In this non-fiction title by Nathaniel Philbrick, which won the National Book Award in 2oo6, we return to those American icons, the Pilgrims. Philbrick's engaging prose puts the formation of the Plymouth colony and the Pilgrims' interactions and their relationship with the Native Americans under a historical microscope. (I am imagining an extra diminutive Miles Standish wriggling on a glass slide, but that's beside the point).
This is the only balanced book I've encountered on this subject. The Pilgrims and later, other English colonists, are all too human. Philbrick doesn't venerate the Pilgrims, nor does he vilify them. He treats the Native Americans in the same way and describes as best as possible the cooperation and conflicts that occurred. He doesn't entirely step away to allow the reader to draw his/her own conclusions, but draws us readers into the past to see events as they played out without making heroes or villains of anyone.

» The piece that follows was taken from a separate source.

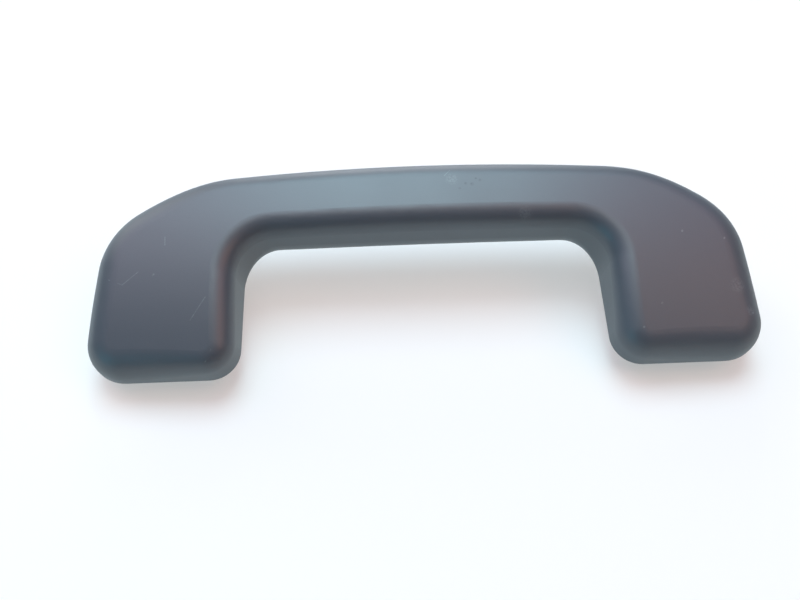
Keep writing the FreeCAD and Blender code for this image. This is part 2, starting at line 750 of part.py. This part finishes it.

The conclusions drawn (at the end in the last chapter) point toward the possibility of living together in a tolerant, cooperative, mutually beneficial society. That this is possible - it was at one point and could be again. Perhaps that's what drew so many readers to the book last year and why it remains so popular at this time. We Americans (and most other people in the world too I believe) want to live in peace with our world neighbors even though our belief systems are different and our cultural values differ. Working together, we can build a world where we all can thrive.